Ahmad Qurtubi, Sekretaris Desa Pantai Bahagia, menjelaskan bahwa hiu paus tersebut ditemukan dalam kondisi masih utuh namun sudah mati. “Hiu itu ditemukan saat nelayan selesai melaut. Saat ditarik ramai-ramai, ternyata hiu tutul. Posisi memang sudah mati,” katanya. Ia menduga, satwa dilindungi ini tidak kuat berenang di laut yang sudah tercemar limbah dan sampah hingga mengalami disorientasi.

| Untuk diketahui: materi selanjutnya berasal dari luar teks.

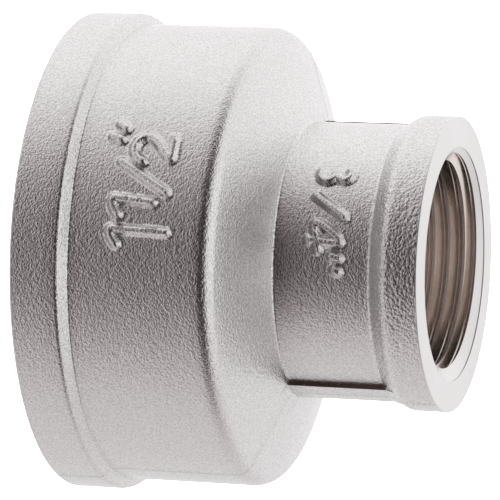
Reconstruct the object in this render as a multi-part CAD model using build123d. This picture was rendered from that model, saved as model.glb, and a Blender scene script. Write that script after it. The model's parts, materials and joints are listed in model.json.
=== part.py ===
from build123d import *
import os
from math import radians, tan

# Reducing coupling, 1 1/2 inch to 3/4 inch, both ends with an internal pipe thread.
# One hot forging of brass, bored, countersunk and tapped from both ends.
# It stands on its large end: the bores run along Z, and the large end's face is z = 0.
# The forging dies parted on the plane y = 0, which left a trimmed land on both X sides.

# Large socket (mm)
large_thread_major = 47.803
large_thread_depth = 1.479
large_wall = 3.05
large_collar_step = 1.3
large_collar_width = 6.5
large_collar_flank = 0.9
large_body_length = 23.05
large_mouth_clearance = 0.4

# Small socket
small_thread_major = 26.441
small_thread_depth = 1.162
small_wall = 2.83
small_collar_step = 1.15
small_collar_width = 5.9
small_collar_flank = 1.85
small_body_length = 17.2
small_mouth_clearance = 0.38

# Shoulder between them, a shallow cone outside and inside
shoulder_rise = 4.15
shoulder_wall = 3.4

# Countersinks at the mouths, half the angle of the tool
countersink_angle = 60.0

# Rounds of the forging, and the edges that were broken where the end faces are turned
large_collar_round = 2.9
corner_round = 2.0
small_collar_round = 2.2
large_edge_break = 0.15
small_edge_break = 0.2

# Trimmed flash left standing on the small barrel, where the dies met
land_width = 4.3
land_height = 0.5

# Radii and heights that follow from these sizes
large_barrel_radius = large_thread_major / 2 + large_wall
large_collar_radius = large_barrel_radius + large_collar_step
large_bore_radius = large_thread_major / 2 - large_thread_depth
large_mouth_radius = large_thread_major / 2 + large_mouth_clearance
small_barrel_radius = small_thread_major / 2 + small_wall
small_collar_radius = small_barrel_radius + small_collar_step
small_bore_radius = small_thread_major / 2 - small_thread_depth
small_mouth_radius = small_thread_major / 2 + small_mouth_clearance

root_height = large_body_length + shoulder_rise
length = root_height + small_body_length
small_collar_height = length - small_collar_width
shoulder_slope = shoulder_rise / (large_barrel_radius - small_barrel_radius)
large_countersink = (large_mouth_radius - large_bore_radius) / tan(radians(countersink_angle))
small_countersink = (small_mouth_radius - small_bore_radius) / tan(radians(countersink_angle))

# The inside of the shoulder runs parallel to its outside, lower by the wall
floor_height = (
    root_height
    - (large_bore_radius - small_barrel_radius) * shoulder_slope
    - shoulder_wall
)
throat_height = floor_height + (large_bore_radius - small_bore_radius) * shoulder_slope

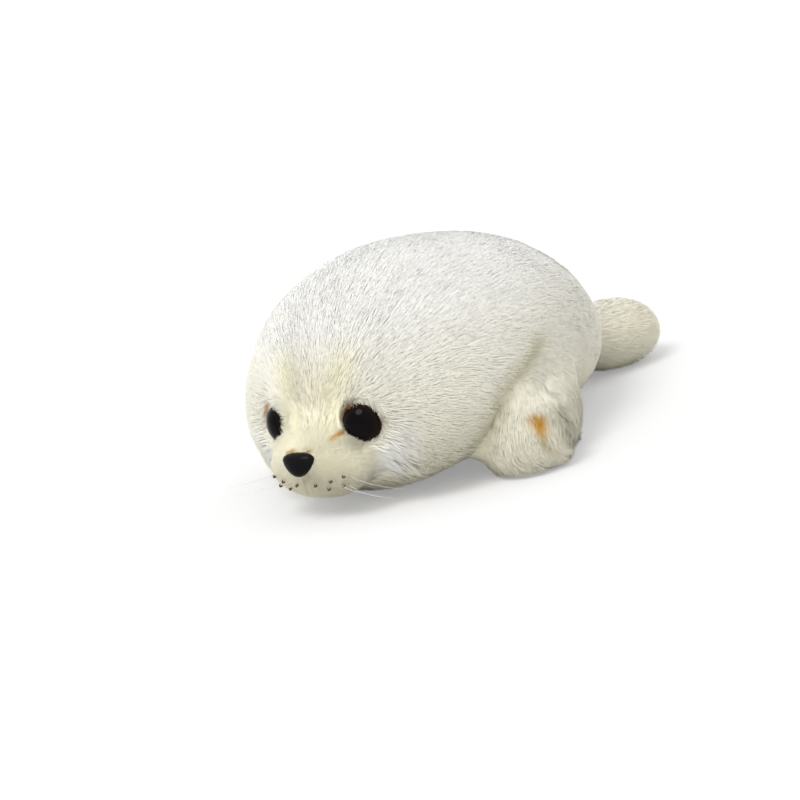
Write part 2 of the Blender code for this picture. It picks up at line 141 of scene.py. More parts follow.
@dataclass(frozen=True)
class Tufts:
    """Splits roots into tufts round the points of a jittered grid.

    Args:
        size: usual width of a tuft, in metres.
        seed: start of the random numbers.
        stretch: how much longer a tuft is along each axis.
    """

    size: float
    seed: int
    stretch: Place = (1.0, 1.0, 1.0)

    def split(self, points: Array) -> Array:
        """The number of each point's tuft, counted from 0."""
        scaled = points / (self.size * np.array(self.stretch))
        cell = np.floor(scaled).astype(np.int64)
        nearest = np.full(len(points), np.inf)
        key = np.zeros(len(points), np.int64)
        for step in product((-1, 0, 1), repeat=3):
            corner = cell + np.array(step)
            mixed = (corner * np.array(CELL_PRIMES)).sum(1) + self.seed * SEED_STEP
            jitter = np.stack([((mixed * prime) >> 7) % 1021 / 1021.0 for prime in AXIS_PRIMES], 1)
            apart = ((scaled - corner - jitter) ** 2).sum(1)
            closer = apart < nearest
            nearest = np.where(closer, apart, nearest)
            key = np.where(closer, mixed, key)
        return np.unique(key, return_inverse=True)[1].ravel()


def tuft_mean(tuft: Array, values: Array) -> Array:
    """The mean of values over each tuft, given back for each strand."""
    count = np.bincount(tuft)
    sums = np.stack([np.bincount(tuft, values[:, axis]) for axis in range(values.shape[1])], 1)
    return (sums / count[:, None])[tuft]


@dataclass(frozen=True)
class Route:
    """A line over the seal through a few places, for seams, creases and marks.

    Args:
        places: points on the line, in metres, on the left or on the middle of the seal.
        steps: points worked out between two places.
        scale: how much distances along each axis count.
        mirrored: whether the line is there on the right too.
    """

    places: tuple[Place, ...]
    steps: int = 8
    scale: Place = (1.0, 1.0, 1.0)
    mirrored: bool = True

    def points(self) -> Array:
        """Points along the line, a straight share of the way from place to place."""
        ends = np.array(self.places)
        share = np.linspace(0.0, 1.0, self.steps, endpoint=False)[None, :, None]
        inner = mix(ends[:-1, None], ends[1:, None], share).reshape(-1, 3)
        return np.vstack([inner, ends[-1:]])

    def nearest(self, points: Array) -> tuple[Array, Array, Array]:
        """How each point lies to the line or to its mirror image.

        Args:
            points: places on the seal.

        Returns:
            The distances, the shares of the line's length, and the nearest places on the line.
        """
        line = self.points()
        scale = np.array(self.scale)
        near, marks = (folded(points) if self.mirrored else points) * scale, line * scale
        best = np.empty(len(points))
        index = np.empty(len(points), int)
        for start in range(0, len(points), 20000):
            part = near[start:start + 20000]
            apart = ((part[:, None] - marks[None]) ** 2).sum(2)
            index[start:start + 20000] = apart.argmin(1)
            best[start:start + 20000] = np.sqrt(apart.min(1))
        return best, index / (len(line) - 1.0), line[index]


# Places on the seal, from the frame

def node_points(node: str) -> Array:
    """The vertices of a CAD node, in the row frame."""
    mesh = frame["nodes"][node].data
    points = np.empty(len(mesh.vertices) * 3)
    mesh.vertices.foreach_get("co", points)
    return points.reshape(-1, 3)


def node_middle(node: str) -> Array:
    """The middle of a CAD node's box."""
    low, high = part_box(node)
    return (np.array(low) + np.array(high)) / 2.0


def node_half(node: str) -> Array:
    """Half of each side of a CAD node's box."""
    low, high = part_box(node)
    return (np.array(high) - np.array(low)) / 2.0


@dataclass(frozen=True)
class Seat:
    """The seat of a turned part: where its rim lies, which way it faces and how big it is.

    Args:
        rim: middle of the rim.
        axis: outward direction.
        radius: radius of the rim.
        rise: height of the dome over the rim.
    """

    rim: Array
    axis: Array
    radius: float
    rise: float

    def lies(self, points: Array) -> Pair:
        """How points of the left half, or their mirror images, lie to the seat.

        Args:
            points: places on the seal.

        Returns:
            Distances from the axis as shares of the radius, and heights over the rim in metres.
        """
        apart = folded(points) - self.rim
        over = apart @ self.axis
        return np.linalg.norm(apart - over[:, None] * self.axis, axis=1) / self.radius, over

    @staticmethod
    def of(node: str, washer: str) -> "Seat":
        """Works the seat out from a part and the locking washer on its shank.

        Args:
            node: name of the domed part.
            washer: name of its washer.

        Returns:
            The part's seat.
        """
        points = node_points(node)
        inner = node_points(washer).mean(0)
        axis = unit(points.mean(0) - inner)
        along = (points - inner) @ axis
        radial = np.linalg.norm(points - inner - along[:, None] * axis, axis=1)
        radius = radial.max()
        level = along[radial > radius * 0.995].mean()
        return Seat(inner + axis * level, axis, float(radius), float(along.max() - level))


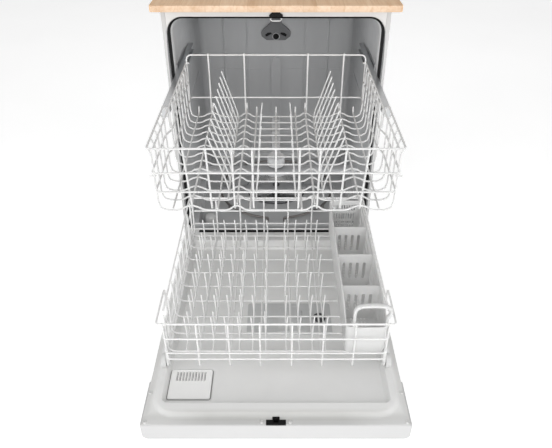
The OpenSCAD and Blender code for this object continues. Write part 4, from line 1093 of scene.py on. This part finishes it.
def build_lower_rack():
    g = Geo()
    yf, yb = -645.0, -130.0
    us = [-250.6, -177, -106.5, -36, 36, 106.5, 177, 250.6]
    # rim with its wings at the front corners
    rim = [(-254, -569, 333), (-263.4, -526, 383.4), (-263.4, yf + 0.6, 383.4), (263.4, yf + 0.6, 383.4), (263.4, -526, 383.4), (254, -569, 333)]
    g.tube(fillet(rim, [0, 6, 9, 9, 6, 0], 6), 2.5, 10)
    # the rest of the rim round the back
    g.tube(fillet([(-254, -600, 382.2), (-254, yb, 382.8), (254, yb, 382.8), (254, -600, 382.2)], 16, 6), 2.5, 10)
    # level rails, closed round all four sides
    for z in (272.4, 292, 337.4):
        w = 254.0 if z > 275 else 252.8
        loop = [(-w, yf + 0.3, z), (w, yf + 0.3, z), (w, yb, z), (-w, yb, z)]
        g.tube(fillet(loop, 13, 5, closed=True), R1, 8, closed=True)
    # long wires: down the front, along the floor, up the back
    for i, u in enumerate(us):
        uu = max(-247.5, min(247.5, u))
        pts = [(u, yf + 3.6, 383.4), (uu, yf + 3.4, 262), (uu, yf + 14, 258.6), (uu, -560, 264.6), (uu, yb - 12, 264.6), (uu, yb - 3.6, 276), (uu, yb - 3.6, 382)]
        g.tube(fillet(pts, [0, 5, 8, 20, 9, 8, 0], 4), R1, 8)
        # the turned-under end
        g.tube(fillet([(u, yf + 3.6, 300), (u, yf + 2.8, 249.6), (u, yf + 7, 245.8), (u, yf + 16, 249.4)], 4, 4), R1, 8)
    # cross wires: from side rail to side rail, dipping under the plates
    for j in range(9):
        y = yf + 30 + j * 57.0
        pts = [(-250.6, y, 381.6), (-250.6, y, 276), (-240, y, 266.6), (240, y, 266.6), (250.6, y, 276), (250.6, y, 381.6)]
        g.tube(fillet(pts, 9, 4), R1, 8)
    for j in range(4):
        y = yf + 58 + j * 128.0
        g.tube([(-250.6, y, 336), (-250.6, y, 300), (-250.6, y, 269)], R1, 8)
        g.tube([(250.6, y, 336), (250.6, y, 300), (250.6, y, 269)], R1, 8)
    # tine rows
    cols = [-210 + 31 * i for i in range(7)] + [24 + 31 * i for i in range(4)]
    for c, x in enumerate(cols):
        g.tube([(x, -612, 268.6), (x, -168, 268.6)], 1.9, 8)
        for j in range(6):
            y = -588 + 80 * j
            h = 345 - 3.8 * (j % 2)
            lean = -3.0 if x < 0 else 3.0
            g.tube(fillet([(x, y - 12, 268.8), (x, y, 268.8), (x, y, 284), (x + lean * 0.25, y + 1.5, 312), (x + lean, y + 3.5, h)], [0, 4, 4, 30, 0], 4), 1.85, 8)
            if j < 5 and x < 0 and c % 2 == 0:
                g.tube(fillet([(x, y + 26, 268.8), (x, y + 40, 268.8), (x, y + 40, 286), (x + lean, y + 42, 326)], [0, 4, 4, 0], 4), 1.85, 8)
    # the lower rack's wires use the lighter copy of the vinyl: painted light
    g.make("lower_rack_wires", M_VINYL_LIT_COPY, "lower_rack", smooth=60, replaces=("lower_rack",), slot="rack_coating")
    # wheel carriers clipped on the side wires
    g = Geo()
    for y in (-604, -180):
        out = [(y - 11, 269), (y - 13, 262), (y - 11.5, 232), (y - 9.5, 218), (y - 5, 212.4), (y + 5, 212.4), (y + 9.5, 218), (y + 11.5, 232), (y + 13, 262), (y + 11, 269)]
        g.prism(out, 252.6, 256.2, "x", holes=[rr(y - 5, 244, y + 5, 260, 2, 2, 3)])
        g.prism([(y - 13, 262), (y - 13, 292), (y + 13, 292), (y + 13, 262)], 255.0, 256.6, "x", holes=[rr(y - 8, 270, y + 8, 284, 2, 2, 3)])
        g.lathe([(0, 254), (8, 254), (8, 261.2), (4.6, 261.7), (4.0, 262), (4.0, 275.2), (5.6, 275.2), (5.8, 275.9), (0, 276)], (0, y, 222.8), "x", 24)
    g.mirrored()
    g.make("wheel_carriers", M_BASKET, "lower_rack", smooth=35, bevel=0.35, slot="rack_coating")
    for node, y in (("lower_wheels_front", -604), ("lower_wheels_rear", -180)):
        g = Geo()
        prof = [(4.2, 262.2), (6.6, 262.2), (7.0, 264.6), (13.2, 265.0), (14.0, 262.4), (16.6, 262.3), (17.4, 263.4), (17.4, 272.4), (16.6, 273.6), (14.0, 273.5), (13.2, 270.6), (7.0, 271.0), (6.6, 273.6), (4.2, 273.6)]
        g.lathe(prof, (0, y, 222.8), "x", 40)
        for k in range(6):
            a = 2 * math.pi * k / 6
            g.tube([(269.6, y + 7 * math.cos(a), 222.8 + 7 * math.sin(a)), (269.6, y + 13.4 * math.cos(a), 222.8 + 13.4 * math.sin(a))], 1.5, 6)
        g.mirrored()
        g.make("look_" + node, M_LIGHT, BODY_OF[node], smooth=35, replaces=(node,), slot="light_plastic")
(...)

Andhika Prima Prasetyo, Peneliti Ahli Madya dari BRIN, mengatakan kemungkinan besar hiu paus itu terjebak ketika sedang memanfaatkan konsentrasi plankton dan udang kecil yang berkumpul di sekitar alat tangkap nelayan. Sebagai penyaring makanan (filter feeder), hiu paus mudah tertarik pada “makanan gratis” yang menumpuk di bawah bagan. Saat mendekat, ia bisa terperangkap dan kesulitan kembali ke laut lepas.
Selain itu, penelitian menunjukkan bahwa hiu paus yang terdampar sering kali menelan sampah plastik dalam jumlah besar. Plastik itu menimbulkan kondisi “kenyang semu”, dimana satwa merasa kenyang tetapi tidak memperoleh nutrisi dan akhirnya mati karena kelaparan.
Kondisi ini memperkuat dugaan bahwa pencemaran limbah industri dan domestik di kawasan utara Jawa telah mencapai titik kritis. Nelayan di daerah ini harus bekerja ekstra keras membersihkan jalur perahu sebelum bisa melaut. Selain itu, banjir rob dan musim hujan membuat tumpukan sampah mencapai 50–70 cm di sepanjang pantai.
Sementara itu, Menteri Lingkungan Hidup Hanif Faisol Nurofiq mengungkapkan bahwa pemerintah sedang menangani sampah plastik yang diperkirakan mengalir melalui empat sungai di Jawa dan dua sungai di Bali hingga terdampar di sejumlah pantai di Pulau Dewata. Salah satu sungai utama yang menyumbang sampah adalah Sungai Ciliwung, yang membelah kota-kota besar seperti Jakarta dan Jawa Barat.
KLHK dan pemerintah pusat terus berupaya memperbaiki kondisi lingkungan dengan memasang jaring-jaring penangkap sampah di beberapa sungai penting. Selain itu, pemerintah juga bekerja sama dengan Badan PBB Bidang Program Pembangunan (UNDP) dan dukungan dari negara-negara seperti Norwegia dan Uni Emirat Arab (UEA).
“Kami ingin memastikan bahwa sampah plastik tidak lagi mengalir ke laut. Kami akan memastikan bahwa di Tukad Mati dan Tukad Badung tahun ini harus selesai tidak boleh ada lagi sampah, tidak ada lagi pencemaran,” kata Hanif.
Dengan adanya tindakan dari KLHK dan pemerintah, diharapkan kondisi lingkungan di kawasan pesisir utara Jawa dapat segera diperbaiki. Nelayan dan masyarakat pesisir yang selama ini mengandalkan laut sebagai sumber penghidupan, bisa kembali merasakan manfaat dari ekosistem yang sehat dan bersih.